333 Sessions is a 3.33-hour podcast for artists with links to the Australian club scene, and we are honoured to have Anthony Pappa record our landmark 33rd edition. He also took the time to tell us a little about his forthcoming projects and epic career…
Hi Anthony, thanks for taking the time to talk with us today! We are very excited to have you for the landmark 33rd edition of 333! How did you find putting together a 3.33hour mix, and what type of vibe/energy were you trying to capture?
I really enjoyed the fact that l had the extra time when recording this mix and, and was able to tell more of a story than your typical 1 or 2-hour guest mix. l decided to start the mix at a mid-tempo groove of around 110bpm, and pretty much build it up from there. I went through a variety of musical genres that I play including electronica, organic house, ambient, progressive house, breakbeat and techno. An eclectic set like this, really gives me the opportunity to showcase a lot of the great music that I love, and also some tracks that I don’t necessarily get to play in a club.
You recently did a tour in New Zealand, and I am sure it was nice to get back on the road after such a long hiatus. What’s the scene like over there, any highlights that stand out?
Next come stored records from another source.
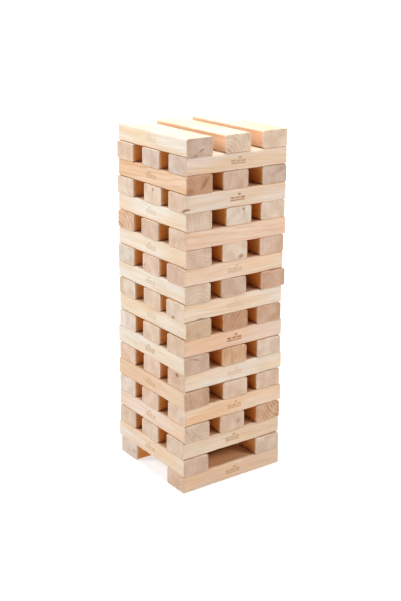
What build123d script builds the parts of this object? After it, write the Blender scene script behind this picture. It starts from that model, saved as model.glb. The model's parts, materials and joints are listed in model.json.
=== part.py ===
from build123d import *
import os

# Giant tumbling tower: loose pine blocks stacked crosswise in twenty courses, as it stands at the
# start of a game. Millimetres, +Z up. The origin is on the ground under the middle of the tower.

# One block. It is planed pine: the plane rounds its four long edges, and the saw leaves the two
# ends square, with only a trace of a bevel.
BLOCK_LENGTH = 200
BLOCK_WIDTH = 50
BLOCK_HEIGHT = 29.5
LONG_EDGE_RADIUS = 3
SAWN_EDGE_BEVEL = 0.5

# The stack. Odd courses run along X and even ones along Y. The slack between courses is what lets
# a block be drawn out without dragging on its neighbours.
COURSE_COUNT = 20
COURSE_SLACK = 0.1
COURSE_PITCH = BLOCK_HEIGHT + COURSE_SLACK
OUTER_LINE = (BLOCK_LENGTH - BLOCK_WIDTH) / 2

# Where the blocks of a course lie across it. The two lowest courses, the foundation, hold two
# blocks each and every other course holds three.
FOUNDATION_COURSES = 2
PLACES_ALONG_X = {"front": -OUTER_LINE, "middle": 0, "back": OUTER_LINE}
PLACES_ALONG_Y = {"left": -OUTER_LINE, "middle": 0, "right": OUTER_LINE}

# The tower is laid by hand, so each block lies a millimetre or so off its line. For every course:
# how far its blocks lie off sideways, then how far they are pushed endways, in the order of the
# places above (front to back, or left to right) and towards +X or +Y.
LAYING = {
    1: ((1, -2), (0, 1)),
    2: ((-1.5, -1.5), (0.5, 0)),
    3: ((2, 5, 0), (-1, 0.5, 0)),
    4: ((0, -2, -1.5), (0, 1, -0.5)),
    5: ((0, 2, 0), (0.5, -1, 0)),
    6: ((-1.5, 2.5, -2), (-0.5, 0, 1)),
    7: ((0.5, -0.5, -1), (0.5, 1, 0)),
    8: ((-1, -0.5, -2), (1, -0.5, 0)),
    9: ((1, -0.5, -0.5), (-0.5, 0, 1)),
    10: ((1.5, 1.5, -3), (0, 1, 0.5)),
    11: ((0.5, -2.5, -1.5), (-2.5, 0.5, 0)),
    12: ((0, -3.5, 2.5), (0.5, 0, -1)),
    13: ((0.5, -0.5, 0.5), (-1.5, 0, -0.5)),
    14: ((0.5, -1.5, -1), (-0.5, 1, 0)),
    15: ((-1.5, 2, 1), (1, -0.5, 0)),
    16: ((1, 4, 0.5), (0, -1, 0.5)),
    17: ((-1.5, -4, 1.5), (0, 1, -0.5)),
    18: ((1, -2, 2), (-0.5, 0.5, 0)),
    19: ((0, -0.5, 1), (1.5, 0, -1)),
    20: ((1.5, 1.5, 2.5), (0, -1, 0.5)),
}


def make_block():
    """One block along X, centred on the origin."""
    block = Box(BLOCK_LENGTH, BLOCK_WIDTH, BLOCK_HEIGHT)
    block = fillet(block.edges().filter_by(Axis.X), LONG_EDGE_RADIUS)
    sawn_ends = block.faces().filter_by(Axis.X)
    return chamfer(sawn_ends.edges(), SAWN_EDGE_BEVEL)


def lay_course(course, block):
    """The blocks of one course, as a dictionary from node name to placed solid."""
    along_x = course % 2 == 1
    places = PLACES_ALONG_X if along_x else PLACES_ALONG_Y
    if course <= FOUNDATION_COURSES:
        places = {name: line for name, line in places.items() if name != "middle"}
    height = (course - 1) * COURSE_PITCH + BLOCK_HEIGHT / 2
    sideways, endways = LAYING[course]
    laid = {}
    for (place, line), aside, along in zip(places.items(), sideways, endways):
        if along_x:
            location = Pos(along, line + aside, height)
        else:
            location = Pos(line + aside, along, height) * Rot(0, 0, 90)
        laid[f"course_{course:02d}_{place}_block"] = location * block
    return laid


os.makedirs("parts", exist_ok=True)
pine_block = make_block()
for course in range(1, COURSE_COUNT + 1):
    for node, solid in lay_course(course, pine_block).items():
        export_step(solid, f"parts/{node}.step")
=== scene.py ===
import json
import math
import random

import bmesh
import bpy
from mathutils import Matrix, Vector, noise

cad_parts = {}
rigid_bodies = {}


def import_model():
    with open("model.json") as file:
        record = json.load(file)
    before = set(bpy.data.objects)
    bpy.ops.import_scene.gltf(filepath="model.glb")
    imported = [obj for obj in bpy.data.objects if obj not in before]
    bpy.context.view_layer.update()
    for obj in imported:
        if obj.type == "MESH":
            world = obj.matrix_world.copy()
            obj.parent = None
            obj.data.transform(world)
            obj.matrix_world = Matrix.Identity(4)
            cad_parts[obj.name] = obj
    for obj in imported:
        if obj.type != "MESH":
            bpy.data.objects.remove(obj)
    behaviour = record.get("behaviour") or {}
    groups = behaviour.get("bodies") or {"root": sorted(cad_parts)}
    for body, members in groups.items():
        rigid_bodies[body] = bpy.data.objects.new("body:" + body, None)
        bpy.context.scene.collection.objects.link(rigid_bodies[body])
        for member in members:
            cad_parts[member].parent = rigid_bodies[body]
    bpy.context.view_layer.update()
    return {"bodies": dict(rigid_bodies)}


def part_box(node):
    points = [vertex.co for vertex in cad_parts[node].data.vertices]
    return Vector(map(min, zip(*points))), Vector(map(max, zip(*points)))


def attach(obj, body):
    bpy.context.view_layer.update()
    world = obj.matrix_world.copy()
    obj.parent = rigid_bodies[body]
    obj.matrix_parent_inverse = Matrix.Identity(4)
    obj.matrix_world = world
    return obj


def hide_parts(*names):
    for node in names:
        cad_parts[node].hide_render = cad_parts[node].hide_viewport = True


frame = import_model()
MM = 0.001


# ---------------------------------------------------------------------------------------------
# A block's four long faces are planed pine. The planer leaves them smooth and a little silky, pale
# cream with soft honey-coloured latewood lines along the block, and faint ripples across it.

def hex_colour(code):
    """An sRGB hex colour as linear red, green, blue and alpha."""
    channels = [int(code[i:i + 2], 16) / 255 for i in (1, 3, 5)]
    linear = [c / 12.92 if c <= 0.04045 else ((c + 0.055) / 1.055) ** 2.4 for c in channels]
    return (*linear, 1)


def add(tree, kind, inputs, output=0, stops=(), **settings):
    """Adds a node with its settings and links, and gives one of its outputs. stops fill a ramp."""
    node = tree.nodes.new("ShaderNode" + kind)
    for name, value in settings.items():
        setattr(node, name, value)
    for _ in stops[2:]:
        node.color_ramp.elements.new(0.5)
    for i, (position, level) in enumerate(stops):
        node.color_ramp.elements[i].position = position
        node.color_ramp.elements[i].color = level if isinstance(level, tuple) else (level,) * 3 + (1,)
    for key, value in inputs.items():
        if isinstance(value, bpy.types.NodeSocket):
            tree.links.new(value, node.inputs[key])
        else:
            node.inputs[key].default_value = value
    return node.outputs[output]


def growth_rings(tree):
    """The tree at a point: its place there, how far into latewood it is (0 to 1), and which year.

    Each vertex carries its place in the tree that its block was sawn from, so a ring that meets an
    edge carries on round the corner, from a planed face to a sawn end.
    """
    place = add(tree, "Attribute", {}, "Vector", attribute_name="tree")
    # A trunk is never quite round or straight, so its rings sway by up to 7 mm.
    slow = add(tree, "Mapping", {"Vector": place, "Scale": (7, 26, 26)})
    sway = add(tree, "TexNoise", {"Vector": slow, "Scale": 1, "Detail": 2}, "Color")
    sway = add(tree, "VectorMath", {0: sway, 1: (0.5, 0.5, 0.5)}, operation="SUBTRACT")
    sway = add(tree, "VectorMath", {0: sway, 1: (0, 0.014, 0.014)}, operation="MULTIPLY")
    bent = add(tree, "VectorMath", {0: place, 1: sway}, operation="ADD")
    across = add(tree, "VectorMath", {0: bent, 1: (0, 1, 1)}, operation="MULTIPLY")
    radius = add(tree, "VectorMath", {0: across}, "Value", operation="LENGTH")
    ring_width = add(tree, "Attribute", {}, "Fac", attribute_name="ring_width")
    years = add(tree, "Math", {0: radius, 1: ring_width}, operation="DIVIDE")
    # Good and bad years in turn make the rings wider and narrower.
    seasons = add(tree, "TexNoise", {"W": years, "Scale": 0.4, "Detail": 1}, noise_dimensions="1D")
    years = add(tree, "Math", {0: seasons, 1: 1.3, 2: years}, operation="MULTIPLY_ADD")
    # The rings bulge round each knot.
    for knot in ("knot", "second_knot"):
        cell = add(tree, "Attribute", {}, "Vector", attribute_name=knot)
        squared = add(tree, "VectorMath", {0: cell, 1: cell}, "Value", operation="DOT_PRODUCT")
        reach = add(tree, "Math", {0: squared, 1: 1.0}, operation="ADD")
        bulge = add(tree, "Math", {0: 2.6, 1: reach}, operation="DIVIDE")
        years = add(tree, "Math", {0: years, 1: bulge}, operation="ADD")
    # Each year's wood is pale at first and darkens slowly, then stops short at the winter.
    phase = add(tree, "Math", {0: years}, operation="FRACT")
    late = add(tree, "ValToRGB", {"Fac": phase},
               stops=[(0.0, 0.3), (0.1, 0.05), (0.4, 0.12), (0.72, 0.6), (0.86, 1.0), (0.94, 0.9),
                      (1.0, 0.3)])
    # The rings are clear in some places and faint in others, over about 25 mm.
    clear = add(tree, "Mapping", {"Vector": place, "Scale": (9, 42, 42), "Location": (3, 3, 3)})
    clear = add(tree, "TexNoise", {"Vector": clear, "Scale": 1, "Detail": 1})
    clear = add(tree, "MapRange", {"Value": clear, "From Min": 0.36, "From Max": 0.62,
                                   "To Min": 0.4, "To Max": 1.15})
    late = add(tree, "Math", {0: late, 1: clear}, operation="MULTIPLY")
    whole_year = add(tree, "Math", {0: years}, operation="FLOOR")
    year = add(tree, "TexWhiteNoise", {"W": whole_year}, noise_dimensions="1D")
    return place, late, year


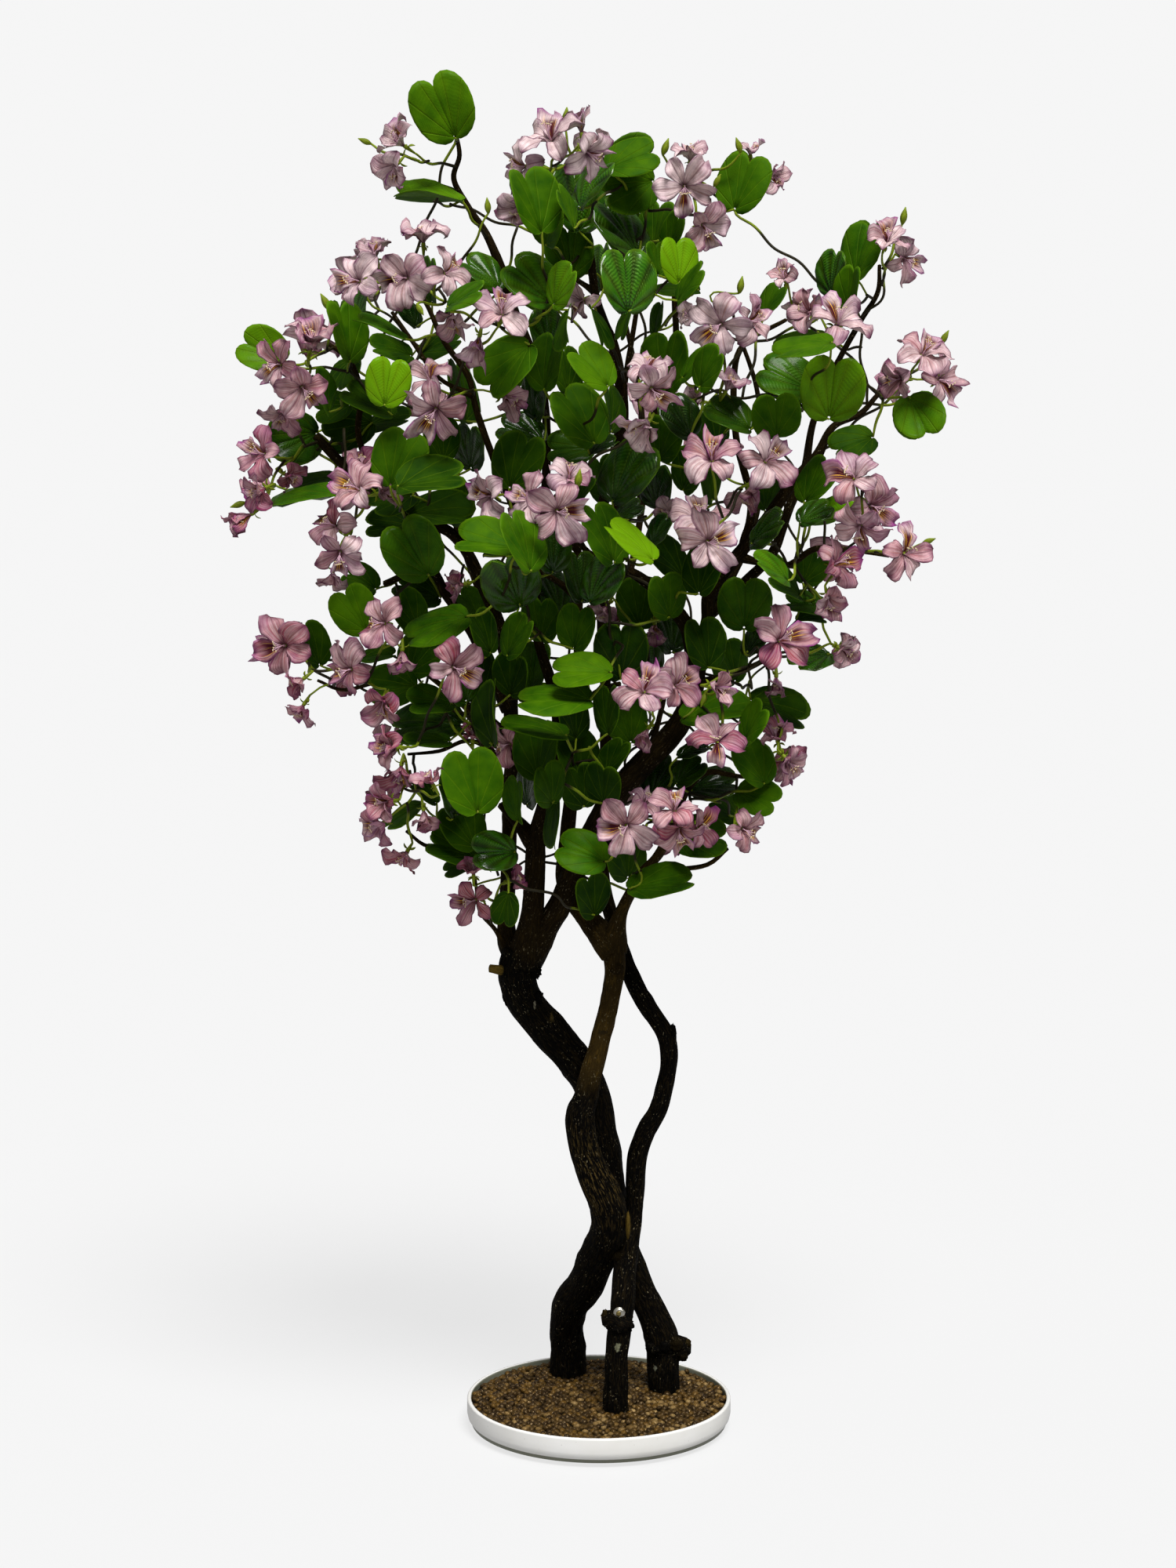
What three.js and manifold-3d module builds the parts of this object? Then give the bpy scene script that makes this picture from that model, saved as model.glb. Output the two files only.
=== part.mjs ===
// Bauhinia bonsai, about 1.8 m tall: three twisted trunks stand in a low round dish of gravel and
// carry one crown of two-lobed leaves and mauve five-petalled flowers.
// Units are millimetres, +Z up. The origin is the middle of the dish's underside, the front is -Y.
import * as THREE from "three";
import { mergeVertices } from "three/addons/utils/BufferGeometryUtils.js";
import Module from "manifold-3d";

const wasm = await Module();
wasm.setup();

// Driving sizes
const gap = 0.35;
const dish = { radius: 182, height: 41, wall: 6, floor: 6, foot: 158, lip: 2.5 };
const block = { top: 27 };
const gravel = { top: 36, pebble: 2.6, rings: 6, sectors: 28 };
const footDepth = 12;
const woodShape = { straight: 3.4, longest: 120, roughTrunk: 0.14, roughLimb: 0.08 };
const bolt = { radius: 8, head: 5, shank: 3.5 };
const leafShape = { width: 0.9, thick: 0.8, fold: 0.2, droop: 0.14, shortest: 58, longest: 92 };
const petalShape = { widest: 0.64, blunt: 0.86, half: 0.27, notch: 0.15, above: 0.9, below: 1.6 };
const stem = { twig: 2.1, petiole: 1.4, cup: 2.6, root: 0.6, reach: 42, stalk: 27, calyx: 15, spur: 22,
  start: 4, clear: 3.4 };
const crown = { u: 760, v: 640, halfWide: 480, halfHigh: 570, halfDeep: 280,
  step: 19, clear: 13, blade: 3 };

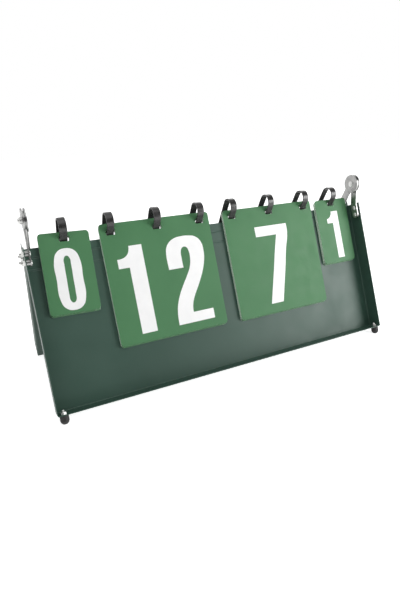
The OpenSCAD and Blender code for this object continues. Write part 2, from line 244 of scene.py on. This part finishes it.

It was great heading over to New Zealand again. It’s such a beautiful country, and I have been very fortunate to tour New Zealand many times over the last 20 years. Auckland was great, as I got to play a 4-hour set in a warehouse-style event. I also played in Queenstown, which for me was the highlight of the tour. I played a boat party on Lake Wakatipu, and the crowd were really up for it, so it properly went off with a great atmosphere. The mountain scenery on the lake was breathtaking. Then after the boat party, I played with Josh Butler at a club in Queenstown called Electric Rush. It did feel a bit strange being at the international section of the airport in these times to leave my home country. Something that would never have crossed my mind in the past, when I’ve been regularly travelling, and taking 200 plus flights a year.
At what age did you first find your love for electronic music, and when did you start DJing/producing music?
I first discovered electronic music by listening to dance shows the radio. One of the first shows that I can recall was a show called Dance Till Dawn on 3RRR, which was a local radio station in Melbourne. I would record the shows each week, and then buy the records that got played with my lunch money from school. I was 11 years old then, so this would have been in 1984. I bought my first set of turntables when l was 13 in 1986, and then taught myself how to mix. At 15 years old, I was competing in DMC mix competitions, and playing most weekends as a mobile DJ. My first club gig was a year later at the Metro nightclub when I was only 16. I guess you could say I was a very quick learner, as it came to me quite naturally. I didn’t start producing music until I moved to the UK in 1995, and it was around a year later when I made my first tracks.
What’s the first album you remember buying?
I think it was ‘Stone Cold Rhymin’ by Young MC which came out in 1989. Prior to that, I was more into buying twelve-inch mixes of single tracks in order to build up my vinyl collection. I currently have approximately 35,000 records.
What is one track that never gets old for you no matter how many times you hear/play it?
That one is easy, ‘Papua New Guinea’ by Future Sound Of London
Where did you play your first gig, and how did it go?
As mentioned before, my first club gig was at the Metro Nightclub in Melbourne Australia when I was only 16 years old. I think it went pretty well, as I ended up becoming the Friday night resident DJ, and from 1992 to 1994 I played there every week.
What would you say is the most rewarding part of being a DJ?
Doing a job that I absolutely love, and travelling around the world to play music that makes people dance and feel happy.
Outside of DJing and producing music, what other hobbies do you have?
I’m not sure this is a hobby, but spending quality time with my friends and family means an awful lot to me. I think human connection is a really important part of life, and I’ve got a really good group of people who help support me when times are both good and bad.
What’s your Favourite venue to perform at in Melbourne?
It has to be Sidney Myer Music Bowl, as nothing else comes close to its amazing atmosphere and music set-up.
Do you have any new releases coming up?
Yes, I have recently finished two new tracks in collaboration with Jamie Stevens. I can’t say to much more right now, but we are very excited to release them.
Your set at the last Comfort Zone was a festival highlight for me, and I see that later this year you’re playing at Interstellar Groove’s debut festival which looks like it will be a nice intimate event. How do those smaller more intimate events compare to the high-capacity festivals you have played in the Past?
I enjoy playing both the smaller events and the big festivals. The main difference at smaller events or venues, is you are closer to the crowd so can really pick up the vibe of the room. It helps create a connection between me and the dance floor that can often help me play at my very best.
Thanks for taking the time to talk with me today, do you have a message to fans or anything else you would like to discuss before we finish?
I hope you all enjoy the mix that I put together for Flow Sessions. Stay safe, and be kind to each other. I can’t wait to see you all on the dance floor!